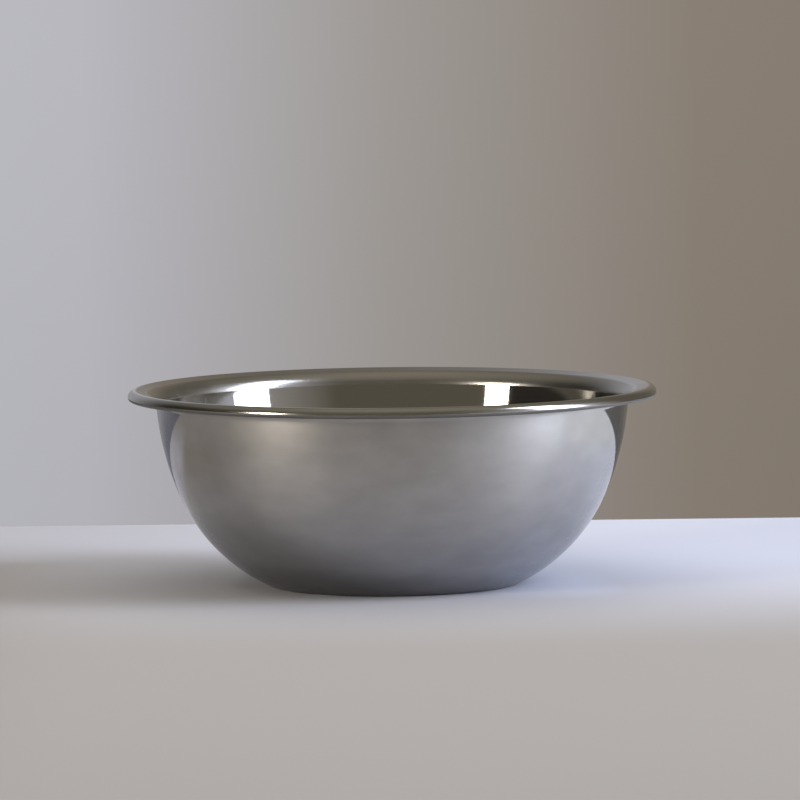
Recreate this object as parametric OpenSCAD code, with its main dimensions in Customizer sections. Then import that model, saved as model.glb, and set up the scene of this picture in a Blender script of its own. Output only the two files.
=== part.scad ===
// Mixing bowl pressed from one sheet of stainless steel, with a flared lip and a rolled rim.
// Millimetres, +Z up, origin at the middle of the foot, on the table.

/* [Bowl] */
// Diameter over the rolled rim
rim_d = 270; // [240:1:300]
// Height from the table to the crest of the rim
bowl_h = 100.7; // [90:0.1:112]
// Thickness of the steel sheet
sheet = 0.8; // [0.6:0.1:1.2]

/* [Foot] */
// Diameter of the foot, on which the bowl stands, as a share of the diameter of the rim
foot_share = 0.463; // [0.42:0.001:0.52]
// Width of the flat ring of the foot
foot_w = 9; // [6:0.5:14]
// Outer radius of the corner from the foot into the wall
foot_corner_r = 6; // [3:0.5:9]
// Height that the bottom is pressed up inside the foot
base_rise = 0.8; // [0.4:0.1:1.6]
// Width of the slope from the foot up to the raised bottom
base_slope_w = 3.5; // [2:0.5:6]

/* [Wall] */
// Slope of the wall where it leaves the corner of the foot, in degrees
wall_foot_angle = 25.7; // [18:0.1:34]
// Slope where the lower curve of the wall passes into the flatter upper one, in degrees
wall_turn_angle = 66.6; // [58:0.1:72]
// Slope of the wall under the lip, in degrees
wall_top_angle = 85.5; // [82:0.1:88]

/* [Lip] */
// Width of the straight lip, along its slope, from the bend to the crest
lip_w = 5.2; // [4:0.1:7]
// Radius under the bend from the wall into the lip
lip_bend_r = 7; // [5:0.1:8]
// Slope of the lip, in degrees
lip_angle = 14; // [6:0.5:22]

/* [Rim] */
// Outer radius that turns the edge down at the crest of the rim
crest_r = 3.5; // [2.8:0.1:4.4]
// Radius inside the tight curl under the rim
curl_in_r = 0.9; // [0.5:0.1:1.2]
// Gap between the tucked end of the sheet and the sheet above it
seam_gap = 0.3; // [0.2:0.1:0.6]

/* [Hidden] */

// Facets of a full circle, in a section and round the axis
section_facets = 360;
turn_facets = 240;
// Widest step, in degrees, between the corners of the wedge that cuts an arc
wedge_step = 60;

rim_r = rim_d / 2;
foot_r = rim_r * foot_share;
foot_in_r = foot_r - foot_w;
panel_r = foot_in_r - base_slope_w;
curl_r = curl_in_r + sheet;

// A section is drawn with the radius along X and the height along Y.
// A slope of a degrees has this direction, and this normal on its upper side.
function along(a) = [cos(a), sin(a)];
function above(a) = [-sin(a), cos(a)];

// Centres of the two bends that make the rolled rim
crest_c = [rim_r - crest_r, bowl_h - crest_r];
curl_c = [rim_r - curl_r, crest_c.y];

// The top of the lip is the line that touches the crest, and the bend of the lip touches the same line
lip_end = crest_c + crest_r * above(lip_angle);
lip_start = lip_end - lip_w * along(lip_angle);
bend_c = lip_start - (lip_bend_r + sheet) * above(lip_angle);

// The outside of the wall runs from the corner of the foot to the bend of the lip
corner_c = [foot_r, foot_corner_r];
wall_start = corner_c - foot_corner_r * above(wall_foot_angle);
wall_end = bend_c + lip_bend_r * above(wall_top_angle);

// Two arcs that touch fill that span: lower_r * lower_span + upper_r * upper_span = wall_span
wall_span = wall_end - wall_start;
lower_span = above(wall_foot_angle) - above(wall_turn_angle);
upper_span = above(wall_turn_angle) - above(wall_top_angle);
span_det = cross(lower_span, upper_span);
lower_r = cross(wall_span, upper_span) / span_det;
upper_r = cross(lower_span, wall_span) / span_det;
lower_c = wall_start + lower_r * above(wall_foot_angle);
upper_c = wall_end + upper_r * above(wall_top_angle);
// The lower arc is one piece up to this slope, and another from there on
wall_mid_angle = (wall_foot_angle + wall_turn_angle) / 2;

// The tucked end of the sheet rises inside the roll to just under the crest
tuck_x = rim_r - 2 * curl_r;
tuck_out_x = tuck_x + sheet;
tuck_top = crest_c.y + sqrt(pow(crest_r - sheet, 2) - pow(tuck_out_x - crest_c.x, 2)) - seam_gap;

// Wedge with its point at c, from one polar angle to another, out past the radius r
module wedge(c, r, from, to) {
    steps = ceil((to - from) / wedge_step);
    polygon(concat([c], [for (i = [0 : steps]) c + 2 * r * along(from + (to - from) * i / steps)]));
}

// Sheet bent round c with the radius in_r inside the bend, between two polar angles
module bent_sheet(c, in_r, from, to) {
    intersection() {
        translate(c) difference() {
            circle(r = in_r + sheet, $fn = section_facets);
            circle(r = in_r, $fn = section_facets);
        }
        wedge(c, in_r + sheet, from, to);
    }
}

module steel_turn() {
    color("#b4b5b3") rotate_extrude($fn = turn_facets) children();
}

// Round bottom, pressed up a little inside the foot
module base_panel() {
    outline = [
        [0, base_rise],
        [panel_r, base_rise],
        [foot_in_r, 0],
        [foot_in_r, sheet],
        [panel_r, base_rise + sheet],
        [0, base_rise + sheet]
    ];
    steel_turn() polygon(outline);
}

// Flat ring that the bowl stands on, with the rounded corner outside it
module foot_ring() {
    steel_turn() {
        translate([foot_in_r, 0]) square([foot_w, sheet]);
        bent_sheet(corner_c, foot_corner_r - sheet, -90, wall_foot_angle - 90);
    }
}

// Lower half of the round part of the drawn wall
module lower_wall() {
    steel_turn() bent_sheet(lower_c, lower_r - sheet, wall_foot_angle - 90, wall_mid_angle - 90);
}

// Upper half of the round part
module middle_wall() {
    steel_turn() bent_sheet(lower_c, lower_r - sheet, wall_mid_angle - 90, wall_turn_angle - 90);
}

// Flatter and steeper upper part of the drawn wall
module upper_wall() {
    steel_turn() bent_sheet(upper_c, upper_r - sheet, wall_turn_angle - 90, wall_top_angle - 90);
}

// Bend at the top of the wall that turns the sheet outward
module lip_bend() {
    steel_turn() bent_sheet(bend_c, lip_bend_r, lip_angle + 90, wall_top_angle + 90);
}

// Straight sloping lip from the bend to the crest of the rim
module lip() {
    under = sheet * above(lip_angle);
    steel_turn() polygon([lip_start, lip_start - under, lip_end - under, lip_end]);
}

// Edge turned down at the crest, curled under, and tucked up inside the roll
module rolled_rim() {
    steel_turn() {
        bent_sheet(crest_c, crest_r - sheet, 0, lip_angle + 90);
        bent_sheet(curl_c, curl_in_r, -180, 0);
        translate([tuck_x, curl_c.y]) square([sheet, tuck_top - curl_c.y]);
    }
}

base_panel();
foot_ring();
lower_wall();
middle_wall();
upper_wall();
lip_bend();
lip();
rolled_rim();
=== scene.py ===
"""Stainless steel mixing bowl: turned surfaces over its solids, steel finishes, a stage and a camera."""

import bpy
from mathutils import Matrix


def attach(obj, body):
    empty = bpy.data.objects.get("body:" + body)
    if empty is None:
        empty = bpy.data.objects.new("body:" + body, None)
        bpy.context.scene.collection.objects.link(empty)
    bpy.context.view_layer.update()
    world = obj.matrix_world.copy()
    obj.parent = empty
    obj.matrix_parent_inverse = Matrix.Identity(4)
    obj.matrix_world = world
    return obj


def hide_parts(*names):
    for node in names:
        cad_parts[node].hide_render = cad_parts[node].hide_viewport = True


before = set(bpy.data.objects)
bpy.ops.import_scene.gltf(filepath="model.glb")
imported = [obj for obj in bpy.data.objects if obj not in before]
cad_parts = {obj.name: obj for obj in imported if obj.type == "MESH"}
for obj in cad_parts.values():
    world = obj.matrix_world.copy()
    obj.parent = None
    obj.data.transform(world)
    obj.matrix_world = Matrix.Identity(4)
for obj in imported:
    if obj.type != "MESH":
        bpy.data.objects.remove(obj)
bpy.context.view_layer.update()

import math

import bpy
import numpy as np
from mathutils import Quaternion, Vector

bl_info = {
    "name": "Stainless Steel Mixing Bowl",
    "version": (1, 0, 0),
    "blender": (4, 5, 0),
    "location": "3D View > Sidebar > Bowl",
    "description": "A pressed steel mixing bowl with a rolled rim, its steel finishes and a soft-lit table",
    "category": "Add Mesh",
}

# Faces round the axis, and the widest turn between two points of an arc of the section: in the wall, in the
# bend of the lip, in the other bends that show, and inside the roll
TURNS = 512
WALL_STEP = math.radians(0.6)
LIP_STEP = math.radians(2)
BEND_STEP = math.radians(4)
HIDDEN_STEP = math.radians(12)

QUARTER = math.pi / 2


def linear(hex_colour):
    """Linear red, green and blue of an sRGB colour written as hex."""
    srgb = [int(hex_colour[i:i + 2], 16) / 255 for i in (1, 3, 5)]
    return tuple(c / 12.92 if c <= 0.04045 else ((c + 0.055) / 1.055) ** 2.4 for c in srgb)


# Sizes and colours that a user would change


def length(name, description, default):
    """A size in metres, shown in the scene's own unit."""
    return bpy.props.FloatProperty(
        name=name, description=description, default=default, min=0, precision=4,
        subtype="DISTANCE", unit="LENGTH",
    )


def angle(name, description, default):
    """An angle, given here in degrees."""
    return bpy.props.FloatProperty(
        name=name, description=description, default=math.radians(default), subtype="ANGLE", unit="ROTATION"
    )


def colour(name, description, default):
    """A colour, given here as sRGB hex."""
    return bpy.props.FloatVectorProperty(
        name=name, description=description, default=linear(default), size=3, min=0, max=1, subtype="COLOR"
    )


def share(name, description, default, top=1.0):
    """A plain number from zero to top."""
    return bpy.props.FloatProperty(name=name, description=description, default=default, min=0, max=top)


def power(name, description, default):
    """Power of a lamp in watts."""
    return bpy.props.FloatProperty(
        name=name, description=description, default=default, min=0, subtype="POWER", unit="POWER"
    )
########
- **GIVEN PROBLEM**: Repeat the material word for word from its opening line up to and including the line containing "sheet = 0.8; // [0.6:0.1:1.2]".

- **ANSWER FOR THIS EXERCISE**:
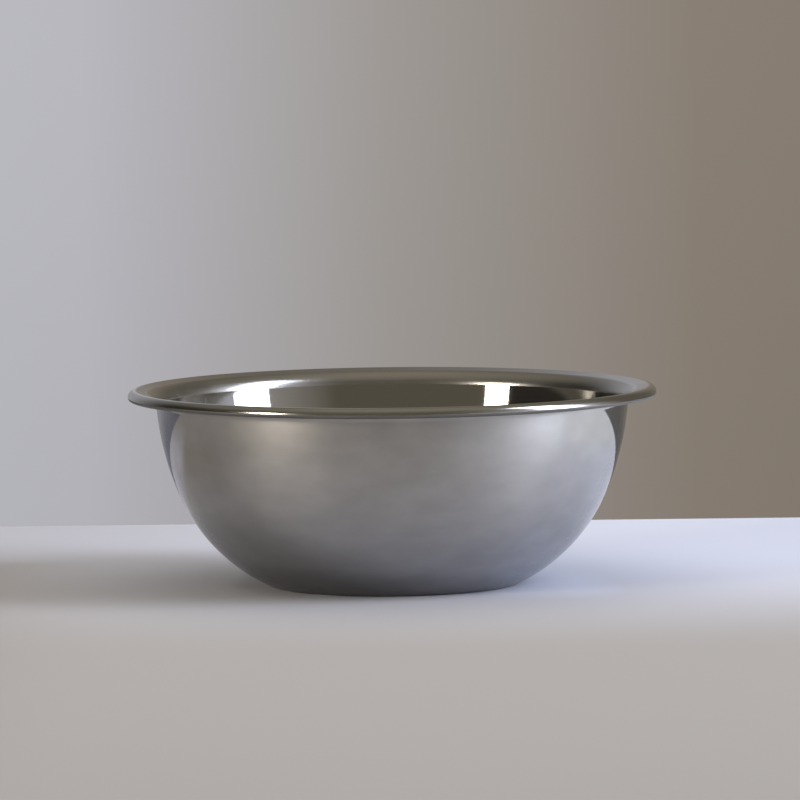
Recreate this object as parametric OpenSCAD code, with its main dimensions in Customizer sections. Then import that model, saved as model.glb, and set up the scene of this picture in a Blender script of its own. Output only the two files.
=== part.scad ===
// Mixing bowl pressed from one sheet of stainless steel, with a flared lip and a rolled rim.
// Millimetres, +Z up, origin at the middle of the foot, on the table.

/* [Bowl] */
// Diameter over the rolled rim
rim_d = 270; // [240:1:300]
// Height from the table to the crest of the rim
bowl_h = 100.7; // [90:0.1:112]
// Thickness of the steel sheet
sheet = 0.8; // [0.6:0.1:1.2]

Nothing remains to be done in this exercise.